I keep waiting for things to slow down — but they haven’t — and my “rocking chair” is virtually unused! I admit I do use my recliner more now than in the past.
“Problems” still present themselves for all ages, one after another, calling for our attention. I am feeling time-changes more and more as I see many lifestyles going in different directions.
Before I started home after being in town for the day, I thought about a couple of items I needed so I stopped at the store, put on my mask and went inside. I expected no problems, since almost everything was available.
It was time for a new filter for the AC/heating unit. When I put in a filter, I write the date of the next change on the base with a felt-tip pen. I can check the date and get a new one.
There were two long shelves on the store counters with all kinds and sizes of filters, standing next to each other with the numbers in order. I start searching for my number – and it didn’t seem to be there. I finally found one and it was bent. I found another one – but I usually get a package of two. Since one will last three months, two are enough for half a year.
Did everybody need this size and they stayed sold out, or did they only keep such a small supply because so few were required?
I also looked for some batteries, size 312 and if you also use that size, you know why they are so needed. Several battery racks filled with almost any size one could possibly use — but no 312s.
I found a pair of shoes I liked and searched for a size 7. They have it in several colors and sizes, but not in a 7! Same in many places. Does every woman wear a size 7? I searched for a new computer printer to buy and not one I wanted was available at any place I shopped. I finally ordered one and got it within a week.

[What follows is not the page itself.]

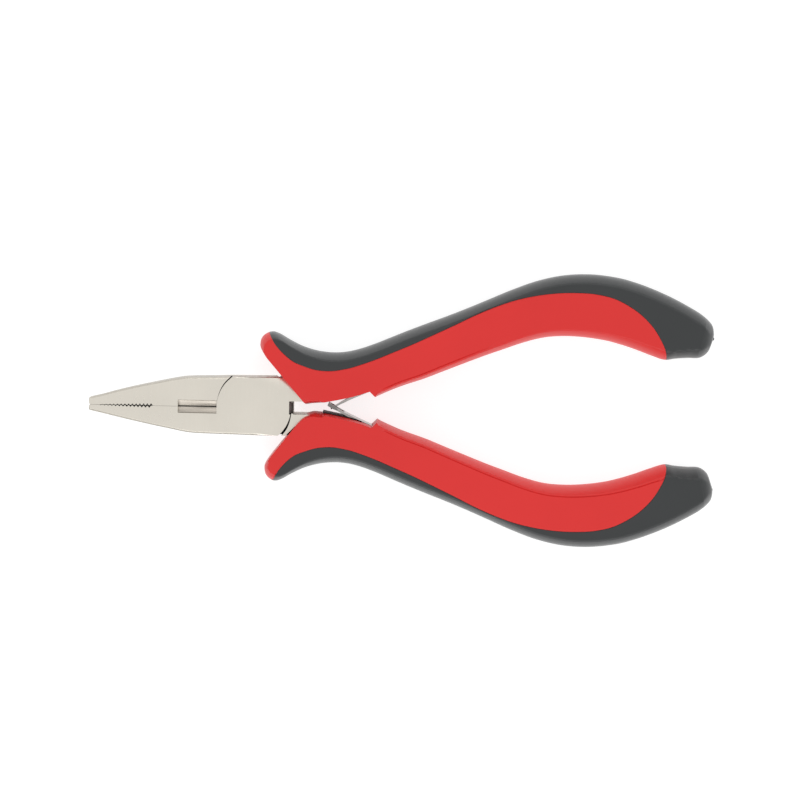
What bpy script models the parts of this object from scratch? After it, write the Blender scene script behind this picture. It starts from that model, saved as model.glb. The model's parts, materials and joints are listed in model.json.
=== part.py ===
"""Mini long-nose pliers with a side cutter, two-colour handles and crossed leaf springs.

Frame: metres, +Z up. The pliers lie flat: the jaws point to -X, the handles to +X, and the joint's
axis is parallel to Z. The origin is the bottom centre of the whole object's box.
Lengths below are in millimetres, measured from the joint's axis and from the middle of the
thickness; place() turns them into world metres.
"""
import math

import bmesh
import bpy
from mathutils import Matrix, Vector

MM = 0.001

# ---- driving dimensions, mm -------------------------------------------------
TIP_X = -33.0            # jaw tips
END_X = 91.92            # rear of the longer handle
OVERALL = END_X - TIP_X  # 125 mm class
HANDLE_T = 9.6           # thickness of the handles
FLARE_T = 8.6            # thickness of the finger guard at the front
JOINT_T = 6.4            # thickness of the steel at the joint
TIP_T = 2.7              # thickness of the jaws at the tip
JAW_W = 5.85             # half width of the steel at the joint
TIP_W = 1.3              # half width of the steel at the tip
TAPER_X = -9.5           # where the jaws begin to thin towards the tip
JOINT_R = 7.4            # radius of the lap joint's round shoulders
RIVET_R = 2.2            # joint rivet
PLATE_REAR = 7.85        # short nose of the plate between the tangs
PLATE_NOSE = 0.9         # and its half width
CLEAR = 0.3              # running clearance between separate pieces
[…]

I don’t usually order things because I would like to keep real stores open. Maybe the system of ordering online has taken over and stores aren’t replacing some items — and some stores are quietly closing.
As I thought about my little shopping spree, a pattern emerged in my mind. Almost anything for which I search is usually scarce or not available.
It made me wonder if I was a “regular” or an “irregular” shopper — or weird or too much like everybody else? Is the changing of times causing these things?
Or maybe now is the “time” for some of us to adopt the old-fashioned lifestyle of pulling out our rocking chairs and rocking!